Not unlike SaaS, cloud has produced niche providers that specialize in empowering their clients to take advantage of the new environment. For example, application development has seen the emergence of providers offering a myriad of tools for developers to work within the cloud environment. By utilizing cloud, developers are able to tremendously reduce the time of server configuration and reduce the internal disruption throughout the R and D process all the way through to the proof of concept.
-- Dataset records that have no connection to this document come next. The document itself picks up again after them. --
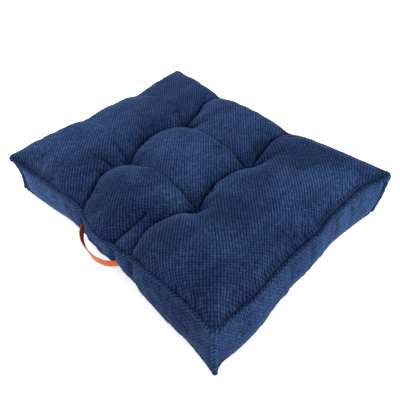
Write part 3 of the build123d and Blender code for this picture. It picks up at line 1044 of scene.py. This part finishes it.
def tuft(corner, material):
    """The twine through one tuft: a crossed stitch in the seat, the run down, and the knot below."""
    x, y, top = tuft_seats("top")[corner]
    bottom = tuft_seats("bottom")[corner][2]
    w = np.linspace(0, 1, 12)
    t = 2 * w - 1
    rows = []
    for way in (math.radians(40), math.radians(130)):
        rise = top + STITCH_RISE * (1 - t**2)
        rows.append((x + STITCH_HALF * t * math.cos(way), y + STITCH_HALF * t * math.sin(way), rise))
    for k in (-1, 1):
        off = STRAND_OFFSET * k
        rows.append((x + off * np.cos(w * 9), y + off * np.sin(w * 9), top * (1 - w) + bottom * w))
        turn = w * TAU + k
        dip = bottom - 1.5 * MM + 1.2 * MM * k * np.sin(w * TAU * 1.5)
        rows.append((x + KNOT_RADIUS * np.cos(turn), y + KNOT_RADIUS * np.sin(turn), dip))
    lines = np.array([np.column_stack(row) for row in rows])
    piece = tubes(f"tuft_stitch_{corner}", lines, TWINE_RADIUS, sides=8)
    finish_piece(piece, material)
    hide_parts(f"tuft_twine_{corner}")


twine = spun_thread("tuft_twine", (0.012, 0.026, 0.085))
for corner in CORNERS:
    tuft(corner, twine)

# --- Carrying strap ---

# The strap's middle line: its share of the way from the left end to the right one, and how far it
# stands out from the ends and hangs below them, in mm
STRAP_RUN = [
    (0.00, -12, -1), (-0.03, 1, -1), (0.015, 13, 2.5), (0.11, 23, 7), (0.235, 30, 11), (0.42, 34, 13),
    (0.62, 35, 13), (0.83, 29, 9), (0.95, 20, 6), (1.03, 8, 4), (1.06, -10, 3),
]
STRAP_WIDTH = 19 * MM
STRAP_THICKNESS = 2.4 * MM
STRAP_LEAN = 0.17  # twice this is how far its left stretch leans; its right one stands upright
STRAP_TURN = 0.42  # the share of its length where it turns over


def strap_line():
    """Points along the strap's middle line."""
    left, right = middle("strap_end_left"), middle("strap_end_right")
    left[1] = right[1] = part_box("boxing_front")[1][1]
    rows = [left * (1 - share) + right * share - np.array([0, out, down]) * MM
            for share, out, down in STRAP_RUN]
    return np.array(rows)


def strap():
    """The leather band between its two sewn ends, with eased edges."""
    rows = strap_line()
    run = run_along(rows)
    at = np.linspace(0, run[-1], 160)
    line = through(np.column_stack([run, rows]), at)
    ahead = unit(np.gradient(line, axis=0))
    share = np.linspace(0, 1, len(at))[:, None]
    turned = STRAP_LEAN * (np.tanh((share - STRAP_TURN) / 0.10) - 1)
    lean = np.concatenate([0 * share, turned, 0.95 + 0 * share], 1)
    across = unit(lean - np.sum(ahead * lean, 1, keepdims=True) * ahead)
    face = np.cross(ahead, across)
    turn = np.linspace(0, TAU, 40, endpoint=False)
    wide = np.sign(np.cos(turn)) * np.abs(np.cos(turn)) ** 0.22 * STRAP_WIDTH / 2
    thick = np.sign(np.sin(turn)) * np.abs(np.sin(turn)) ** 0.6 * STRAP_THICKNESS / 2
    grid = line[:, None] + across[:, None] * wide[None, :, None] + face[:, None] * thick[None, :, None]
    uv = np.stack(np.meshgrid(at, turn / TAU * 0.045, indexing="ij"), -1)
    piece = make_piece("leather_strap", grid, uv, close=True, flip=True)
    piece.data.materials.append(leather())
    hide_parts("handle_strap", "strap_end_left", "strap_end_right")
    line = frame["joints"][0]["pos_m"][1]
    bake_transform(piece)


strap()
for side in ("left", "right"):
    node = frame["nodes"][f"strap_tack_{side}"]
    node.data.materials.clear()
    node.data.materials.append(spun_thread(f"tack_{side}", (0.45, 0.18, 0.08)))

# --- Stage ---

CAMERA_ANGLES = (47.6, 44.25, -2.8)  # azimuth, elevation and roll, in degrees
CAMERA_TARGET = (0.0505, -0.018, 0.06)
CAMERA_DISTANCE = 1.031
CAMERA_LENS = 39.15  # mm, over a 36 mm sensor
FLOOR_SIZE = 6.0
FLOOR_GLOW = 0.55
WORLD_STRENGTH = 0.7


def floor():
    """A plain pale floor."""
    size = FLOOR_SIZE
    corners = np.array([[(-size, -size, 0), (-size, size, 0)], [(size, -size, 0), (size, size, 0)]], float)
    piece = make_piece("floor", corners)
    m = Nodes("pale_floor")
    m.shader.inputs["Base Color"].default_value = (0.93, 0.93, 0.93, 1)
    m.shader.inputs["Roughness"].default_value = 0.9
    m.shader.inputs["Specular IOR Level"].default_value = 0.0
    m.shader.inputs["Emission Color"].default_value = (1, 1, 1, 1)
    m.shader.inputs["Emission Strength"].default_value = FLOOR_GLOW
    piece.data.materials.append(m.material)


def softbox(name, place, size, power):
    """A square area light that points at the cushion."""
    data = bpy.data.lights.new(name, "AREA")
    data.shape = "SQUARE"
    data.size = size
    data.energy = power
    lamp = link_object(name, data)
    lamp.location = place
    lamp.rotation_mode = "QUATERNION"
    lamp.rotation_quaternion = (Vector(place) - Vector(middle("fibre_filling"))).to_track_quat("Z", "Y")
    lamp.visible_camera = False


def camera():
    """The camera, above the front right corner."""
    azimuth, elevation, roll = (math.radians(angle) for angle in CAMERA_ANGLES)
    data = bpy.data.cameras.new("camera")
    data.sensor_width = 36.0
    data.lens = CAMERA_LENS
    data.clip_start = 0.01
    shot = link_object("camera", data)
    facing = Matrix.Rotation(azimuth, 4, "Z") @ Matrix.Rotation(math.pi / 2 - elevation, 4, "X")
    facing = facing @ Matrix.Rotation(roll, 4, "Z")
    back = Matrix.Translation((0, 0, CAMERA_DISTANCE))
    shot.matrix_world = Matrix.Translation(CAMERA_TARGET) @ facing @ back
    bpy.context.scene.camera = shot


floor()
camera()
world = bpy.data.worlds.new("studio")
world.use_nodes = True
sky = world.node_tree.nodes["Background"]
sky.inputs["Color"].default_value = (1.0, 1.0, 1.0, 1)
sky.inputs["Strength"].default_value = WORLD_STRENGTH
bpy.context.scene.world = world
bpy.context.scene.view_settings.view_transform = "Standard"
softbox("key", (-1.1, 0.3, 1.1), 1.0, 12)
softbox("right", (1.5, 0.8, 0.6), 0.9, 18)
softbox("left", (-1.0, -0.9, 0.5), 0.7, 6)
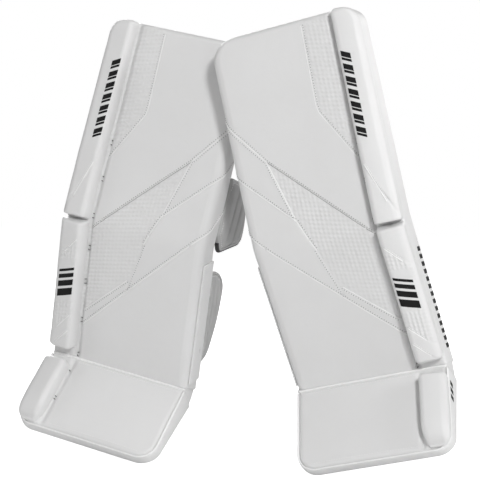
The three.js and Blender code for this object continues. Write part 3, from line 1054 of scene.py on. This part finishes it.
def boot_band():
    """The wall round the boot: down the inner side, across the toe and up the outer side."""
    inner, outer = 34, 30  # its corner radii
    inner_corner = arc(-HALF + inner, -BOOT + inner, inner, 180)
    outer_corner = arc(HALF - outer, -BOOT + outer, outer, 270)
    path = resample([(-HALF, -4), *inner_corner, *outer_corner, (HALF, -4)], 3.0)
    outward = -left_of(tangents(path))
    low, high = np.full(len(path), 1.5), boot_back(path[:, 1]) - 1
    ring = Rings(np.zeros(len(path)), low, high, -0.6, 3.2, (1.6,) * 4, (16, 3, 6, 4))
    y = ring.x  # the rings stand across the wall, so their x runs back and their y inwards
    share = (y - low[:, None]) / (high - low)[:, None]
    x, z = swept(path, outward, 1.3 * dome(share) * ring.front - ring.y)
    loft("boot_band", "boot", stack(x, y, z), "band", "toe_rim", None, ("boot_rim",))
    edge = path - outward * 1.2
    welt = stack(edge[:, 0], np.full(len(edge), 0.8), edge[:, 1])
    part("boot_welt", "boot", cord_shape(welt, 1.5), "welt", "toe_rim")


def ankle_gusset():
    """The soft fold that closes the wedge between the shin and the boot behind the ankle break."""
    over = math.radians(4)
    turns = np.linspace(-over, ANKLE_BEND + over, 22)
    fold = np.sin(np.pi * np.linspace(0, 1, 22))
    edge = HALF - 0.9 - fold
    ring = Rings(turns, -edge, edge, 3.0, CORE - 1.2 - 1.5 * fold, (1.5, 6, 6, 1.5), (40, 8, 40, 4))
    y = ring.y * np.cos(ring.s)
    z = -SHIN - ring.y * np.sin(ring.s)
    loft("ankle_gusset", "shin", stack(ring.x, y, z), "boot", "face_skin")
    reach, turn = CORE * 0.57, ANKLE_BEND * 0.85
    end = [0, reach * math.cos(turn), -SHIN - reach * math.sin(turn)]
    bends["ankle_gusset"] = ("shin", "boot", [0, reach, -SHIN - 4], end)


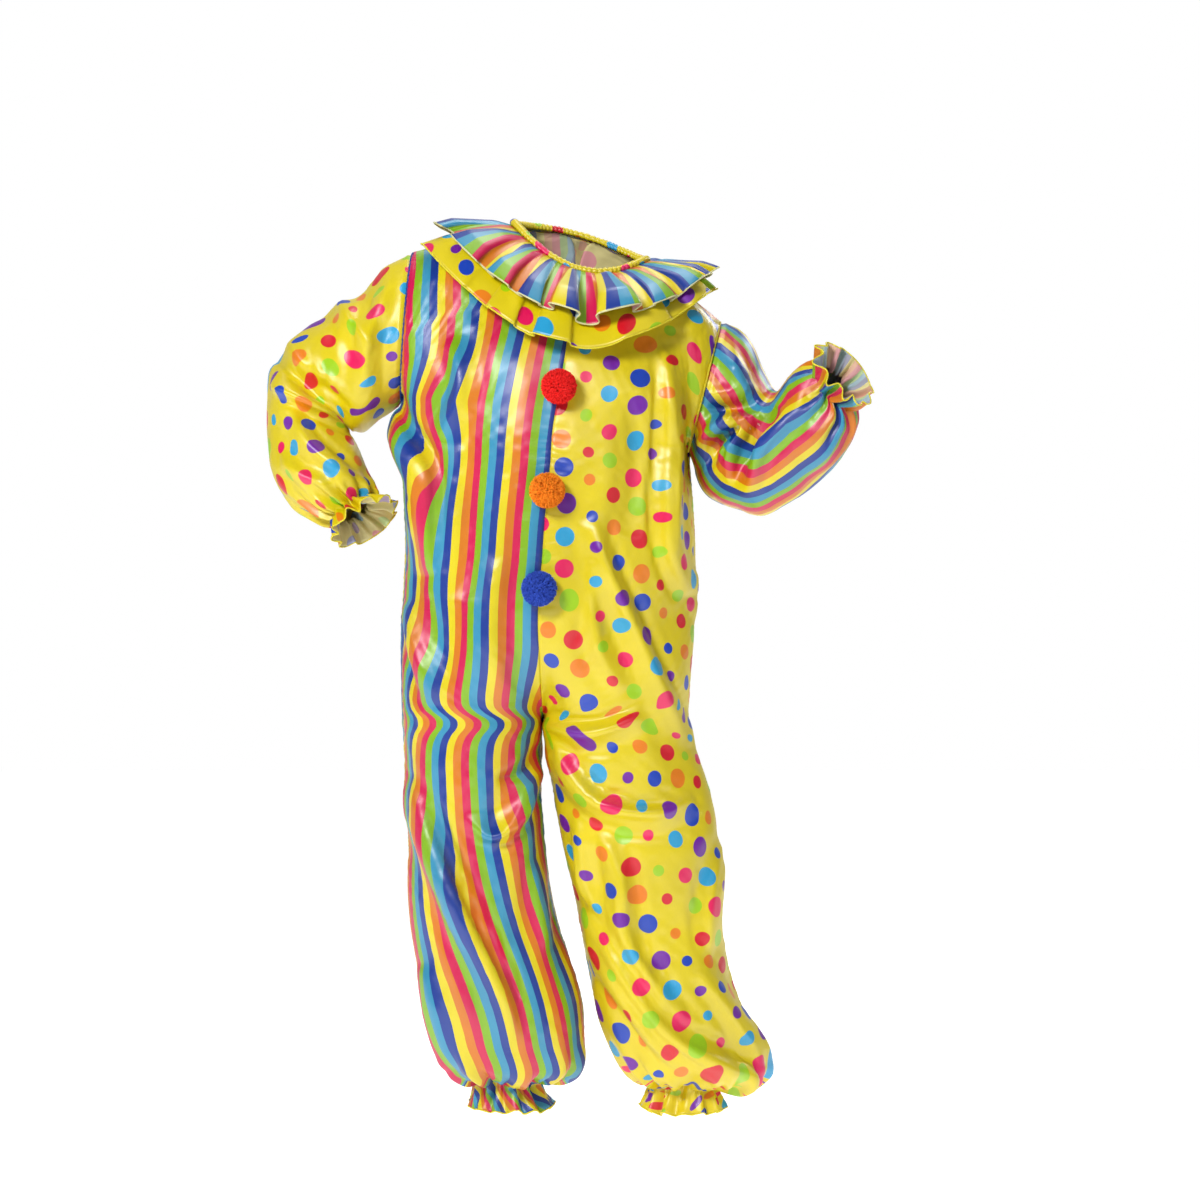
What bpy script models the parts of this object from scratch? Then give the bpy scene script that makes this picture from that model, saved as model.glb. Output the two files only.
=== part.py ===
"""A clown's jumpsuit in printed satin, filled out as it is worn but with nobody inside.

A front and a back for each side run from the shoulder to the frilled ankle, with two sleeves, a bound
neck, two gathered ruffles on it and three pompoms down the front seam. Metres, +Z up. The wearer faces
-Y and +X is the wearer's left. The origin is where the neck and shoulders carry the suit.
"""

import math
from collections import namedtuple

import bpy
from mathutils import Matrix, Vector
from mathutils.bvhtree import BVHTree

RIGHT, LEFT = -1, 1
FRONT, BACK = -1, 1
SIDE_NAMES = {RIGHT: "right", LEFT: "left"}
FACE_NAMES = {FRONT: "front", BACK: "back"}

CLOTH = 0.0012  # thickness of the satin with its turned seams
MIDDLE_SEAM = 0.0004  # how far each panel stands back from the line of its seam
SIDE_SEAM = 0.0007
ARMHOLE_SEAM = 0.0013
ROUNDNESS = 0.88  # power on sine and cosine: under 1 fills out the corners of an ellipse

PANEL_STEPS = 8
YOKE_STEPS = 6
NECK_SHARE = 0.45  # share of the yoke's inner edge that is front seam, below the neckline
CHEST_SWELL = 0.022
CROTCH_STEPS = 5
CROTCH_EASE = 1.2  # over 1 starts the turn under the body more gently
SLEEVE_STEPS = 18

# The torso's rings. tilt is the slope of a ring across the body, because the right shoulder is raised.
TorsoRing = namedtuple("TorsoRing", "z x_right x_seam x_left y_front y_side y_back tilt")
TORSO = [
    TorsoRing(-0.2963, -0.2937, -0.041, 0.178, -0.185, 0.0, 0.150, -0.1675),
    TorsoRing(-0.360, -0.300, -0.046, 0.184, -0.190, 0.0, 0.148, -0.120),
    TorsoRing(-0.440, -0.288, -0.054, 0.190, -0.188, 0.0, 0.146, -0.080),
    TorsoRing(-0.520, -0.285, -0.060, 0.191, -0.184, 0.0, 0.150, -0.040),
    TorsoRing(-0.575, -0.291, -0.065, 0.190, -0.180, 0.0, 0.158, -0.010),
    TorsoRing(-0.620, -0.296, -0.066, 0.188, -0.174, 0.0, 0.164, 0.0),
]
CROTCH = TorsoRing(-0.772, -0.294, -0.060, 0.178, -0.148, 0.004, 0.158, 0.0)

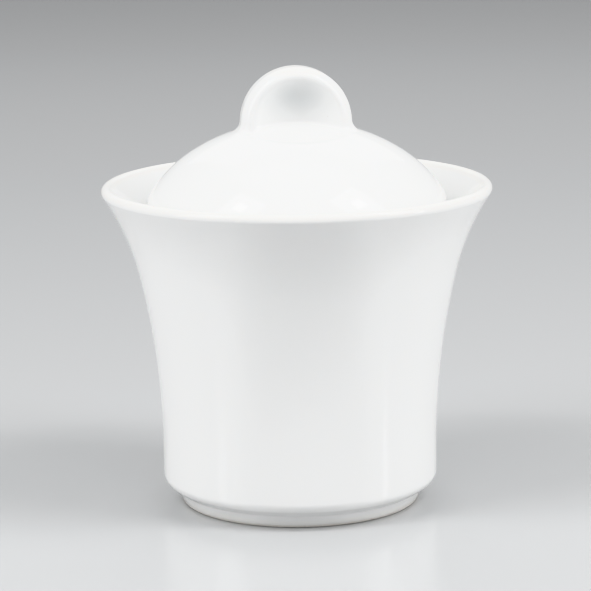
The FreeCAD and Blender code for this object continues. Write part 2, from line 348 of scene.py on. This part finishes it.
# %% [markdown]
# The form is written with numpy, for all points at once, in millimetres. Each shape gives a distance
# that is negative inside. `soft_union` and `soft_cut` are a minimum and a maximum whose corner is
# rounded over a given width.

# %% The true form of knob and crown
KNOB_AXIS = 98.1        # height of the disc's centre
KNOB_RADIUS = 14.1
KNOB_THICK = 11.0
KNOB_EDGE = 3.8         # rounding of the disc's rim
KNOB_WEB = 2.8          # what the scoops leave between them
SCOOP_CURVE = 18.5
SCOOP_RISE = 0.5        # the scoops are deepest this far above the disc's centre
LIP_BLEND = 0.8
ROOT_BLEND = (1.0, 2.8)  # fillet between knob and crown: in the scoops, and at the knob's ends
ROOT_ENDS = (12.2, 14.6)  # over which distance from the axis it changes from one to the other
DISH = (14.3, 17.7)     # half width and half depth of the landing in the crown
DISH_SINK = 0.42
DISH_EDGE = 0.09        # share of the oval over which the landing's edge falls away


def smooth_step(low, high, amount):
    """0 below low, 1 above high, and a soft ramp between."""
    part = np.clip((amount - low) / (high - low), 0, 1)
    return part * part * (3 - 2 * part)


def soft_union(a, b, width):
    """The smaller of two distances, with the corner between them filled in."""
    overlap = np.maximum(width - np.abs(a - b), 0) / width
    return np.minimum(a, b) - overlap * overlap * width / 4


def soft_cut(a, b, width):
    """What is left of shape a when b is cut out of it, with the edge rounded off."""
    return -soft_union(-a, b, width)


def ball(points, centre, radius):
    """Distance to a ball."""
    return np.linalg.norm(points - np.array(centre), axis=1) - radius


def disc(points):
    """Distance to the knob's disc, which stands in the XZ plane with a rounded rim."""
    out = np.hypot(points[:, 0], points[:, 2] - KNOB_AXIS) - (KNOB_RADIUS - KNOB_EDGE)
    aside = np.abs(points[:, 1]) - (KNOB_THICK / 2 - KNOB_EDGE)
    outside = np.hypot(np.maximum(out, 0), np.maximum(aside, 0))
    return outside + np.minimum(np.maximum(out, aside), 0) - KNOB_EDGE


def crown(points):
    """Distance to the crown of the lid, with its oval landing sunk a little."""
    oval = np.hypot(points[:, 0] / DISH[0], points[:, 1] / DISH[1])
    sink = DISH_SINK * (1 - smooth_step(1 - DISH_EDGE, 1 + DISH_EDGE / 2, oval))
    return ball(points, (0, 0, CROWN_CENTRE), CROWN_CURVE) + sink


def form(points):
    """Distance to the finished surface of knob and crown."""
    knob = disc(points)
    for side in (-1, 1):
        centre = (0, side * (KNOB_WEB / 2 + SCOOP_CURVE), KNOB_AXIS + SCOOP_RISE)
        knob = soft_cut(knob, ball(points, centre, SCOOP_CURVE), LIP_BLEND)
    endwards = smooth_step(*ROOT_ENDS, np.abs(points[:, 0]))
    return soft_union(crown(points), knob, ROOT_BLEND[0] * (1 - endwards) + ROOT_BLEND[1] * endwards)


def settle(points, rounds=12):
    """Move points along the slope of the distance until they lie on the surface.

    Where the slope is nearly flat a step would overshoot, so no step is longer than about 1 mm.
    """
    small = 0.01    # the slope is measured from this far on either side
    for _ in range(rounds):
        away = form(points)
        slope = np.stack([(form(points + step) - form(points - step)) / (2 * small)
                          for step in np.eye(3) * small], axis=1)
        steep = np.maximum((slope * slope).sum(axis=1), 0.05)
        points = points - slope * np.clip(away / steep, -1.0, 1.0)[:, None]
    return points


# %% [markdown]
# A square grid is fitted to a round patch by turning its nested squares into nested circles. The
# same trick bends the block's front and back, each a half square, into half discs. Before settling,
# the flat part is relaxed with Blender's smooth tool so that no face is squeezed beside the knob.

# %% Bend the block-out into a rough dome and disc
def squares_to_circles(u, v):
    """Turn nested squares of half size 1 into nested circles of radius 1."""
    radius = np.maximum(np.abs(u), np.abs(v))
    with np.errstate(divide="ignore", invalid="ignore"):
        sideways = np.where(u >= 0, 0, np.pi) + np.pi / 4 * np.nan_to_num(v / u)
        upwards = np.where(v >= 0, np.pi / 2, -np.pi / 2) - np.pi / 4 * np.nan_to_num(u / v)
    angle = np.where(np.abs(u) >= np.abs(v), sideways, upwards)
    return radius * np.cos(angle), radius * np.sin(angle)


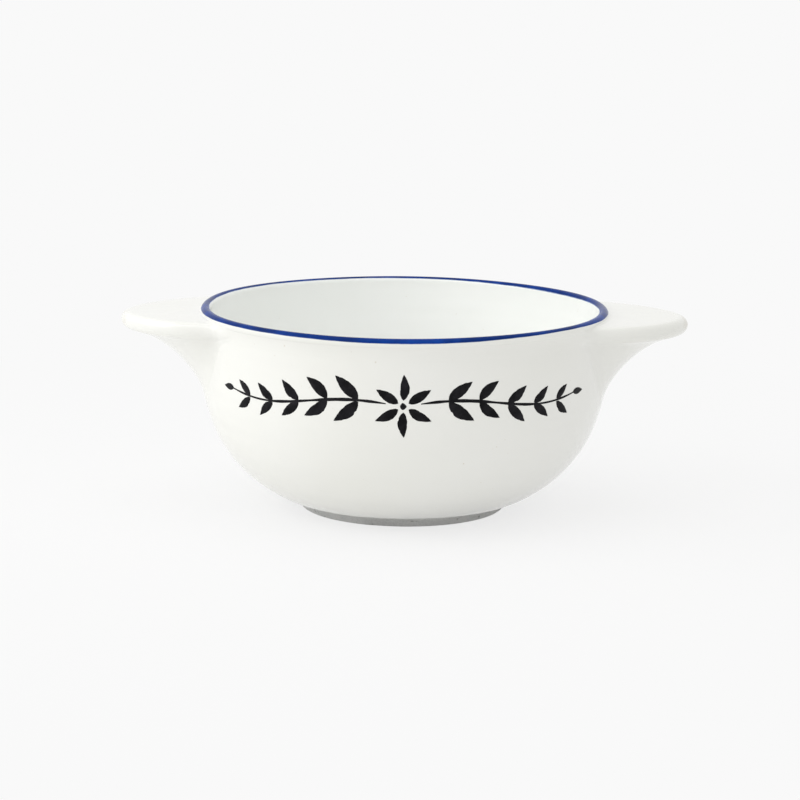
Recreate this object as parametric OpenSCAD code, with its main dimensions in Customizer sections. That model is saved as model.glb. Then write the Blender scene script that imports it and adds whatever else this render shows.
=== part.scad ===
// Lug bowl: a round earthenware breakfast bowl on a foot ring, with two flat lugs luted to its wall.
// Z is up, the foot stands on z = 0, the bowl's axis is the Z axis and the lugs lie along X.
// The painted front faces -Y.

/* [Bowl] */
// Diameter over the rim
rim_d = 130; // [116:1:160]
// Height from the table to the crest of the rim
bowl_h = 65; // [58:1:76]
// Thickness of the clay wall
wall_t = 3.4; // [2.6:0.1:4.4]
// Radius of the rolled edge of the rim
lip_r = 1.6; // [1.3:0.1:1.9]
// How far the rolled edge stands out past the wall
lip_out = 1; // [0.6:0.1:1.4]
// Depth of the hollow under the rolled edge, behind the face of the wall
neck_in = 0.4; // [0.1:0.1:0.8]
// Height from the crest down to the middle of that hollow
neck_drop = 6.4; // [5:0.2:8]

/* [Foot] */
// Diameter of the foot ring where it stands
foot_d = 65.5; // [54:0.5:76]
// Height of the foot ring
foot_h = 3.2; // [2:0.1:5]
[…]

Increasingly, on into the future, buyers will reap the benefits as more major providers enter the market. Many established providers with robust infrastructure, skilled staff and a legacy of delivering high quality service are finding their traditional markets saturated with competition. Cloud provides a logical emerging market that offers opportunities for growing their business. The scramble to offer more benefits at a lower price could well rival the marketing wars we see today in the automotive industry. This can only result in brighter prospects for organizations seeking cloud cover in an economic storm.
Outsourcing for the sake of cheap labor will generate some savings in the short-term, but these costs will quickly spring back if you don't follow-through with improved processes and technology that allow for a global operating model. Simply shipping out your mess for less is never going to make much of a difference to your bottom-line, and will often end up costing you more in the long-haul. Bottom-line, when you move into a global outsourcing model, you have to transform the way your business deploys its technology platforms and business processes if you are to generate real cost-efficiencies. Embracing the new developments in SaaS and Cloud are sure ways to make an outsourcing experience work on a continual basis.